Looking for integrity
John Creedon last night played America’s ‘A horse with no name‘. It evokes a place of vastness, a place of emptiness. A vast emptiness that allows space to be oneself, to remember one’s own name:
I’ve been through the desert on a horse with no name
It felt good to be out of the rain
In the desert you can remember your name
‘Cause there ain’t no one for to give you no pain.
‘No-one for to give you no pain’: it shares the sentiments of Lee Marvin’s ‘Wanderin’ Star.’ Pain comes from other people, freedom is being on the road.

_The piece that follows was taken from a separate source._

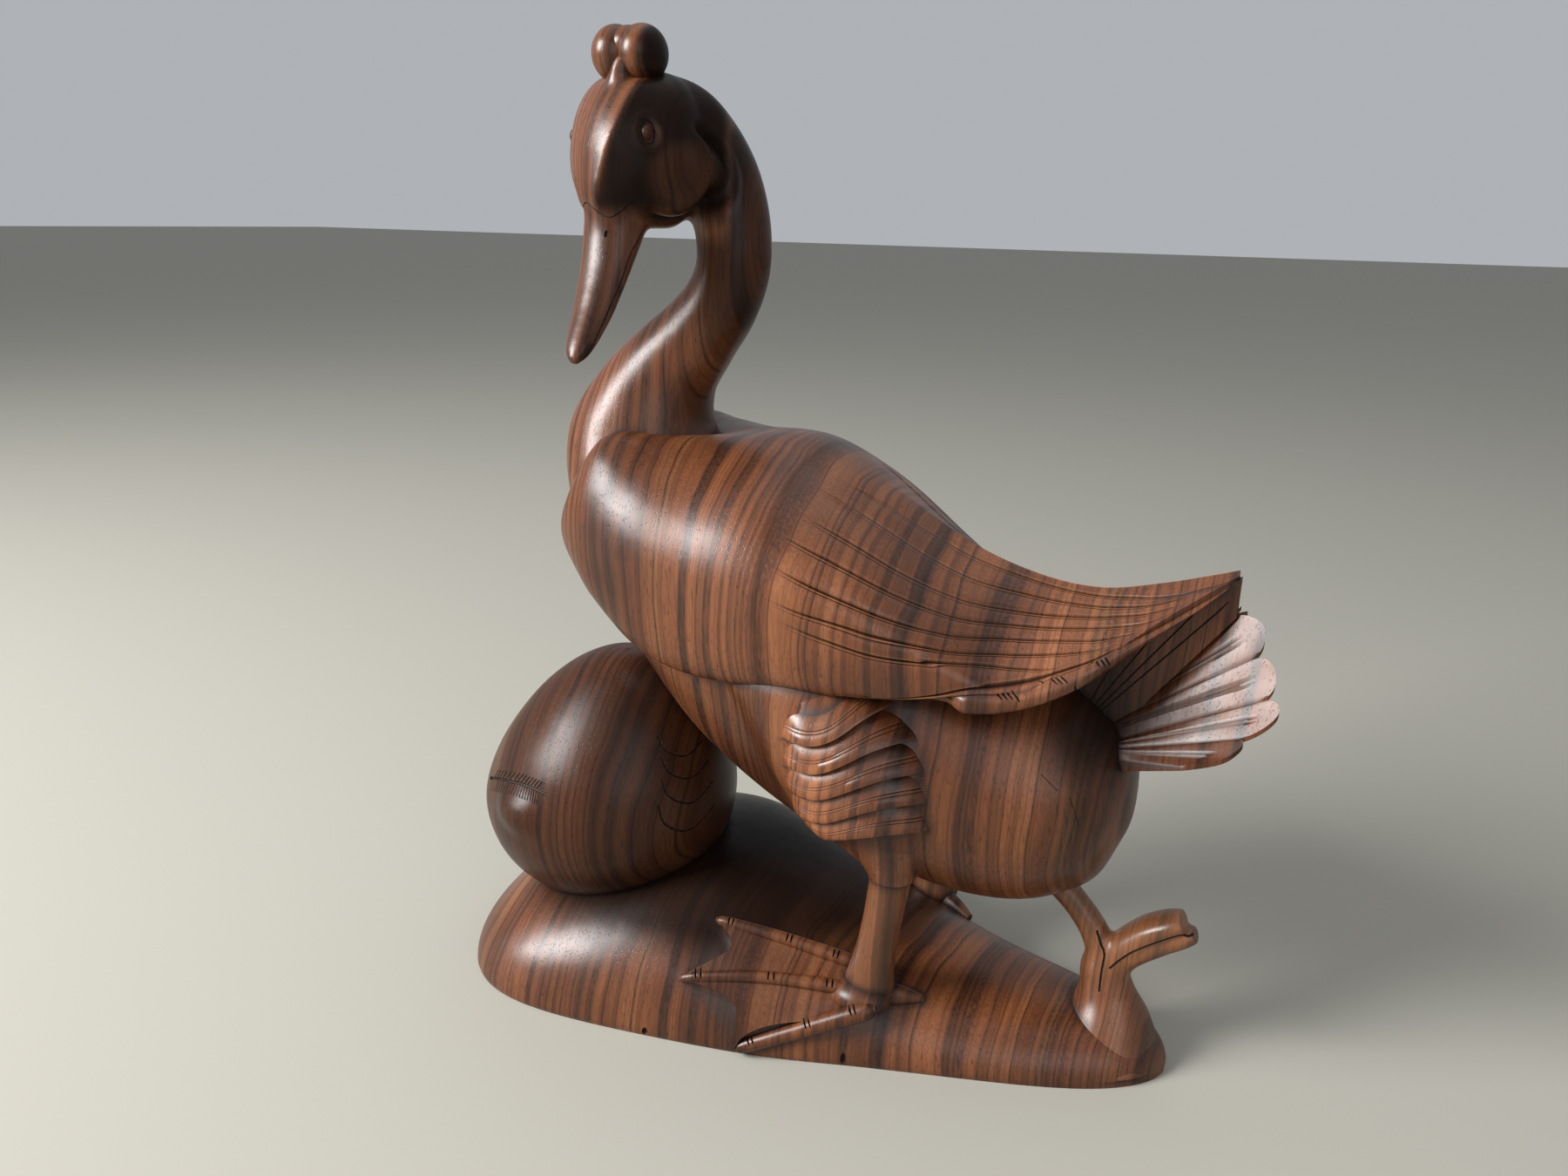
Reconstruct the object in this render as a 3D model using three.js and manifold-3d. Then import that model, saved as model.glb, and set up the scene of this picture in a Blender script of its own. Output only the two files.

Deserts might be uninviting, but the open road is filled with attraction. To be driving across the vastness of the United States, between one small town and another, staying in motels where they barely ask your name, eating in diners where farmers sit down to thirty-two ounce steaks and where, when the server says ‘have a nice day’, the words might actually be meant: such a prospect would be pleasing. To be coming from nowhere and heading toward nowhere, the only thing mattering being the journeying: it wouldn’t be such a bad thing.
To be no more than a person journeying through brings freedom, it also brings one the infinite power of powerlessness. It’s the line from Kris Kristofferson’s ‘Me and Bobby McGee’, ‘Freedom’s just another word for nothing left to lose’. To be someone without a place, without standing, to be no more than a casual passer by, allows one the unfettered freedom to speak the truth, to call things as they are, to name hypocrisy and ask for integrity.
Of course, no-one may be listening, but what problem? At least you have remembered your name, remembered the person you were.
Christians used to believe such stuff. Jesus of Nazareth went off into the wilderness for forty days to remember his name, to reflect on the person he was called to be. He called his disciples to a life on the road, to be people who had nothing to lose by calling things as they were. Christians used to be about integrity, but then the church came along and that stuff disappeared. It’s hard to imagine the First Century itinerant preacher intended that things would turn out as they did. Did he really intend his followers to cause as much pain as they did?
Sometimes there seems more truth in the lyrics of forty year old rock songs than in the pronouncements of those who purport to possess absolute truth.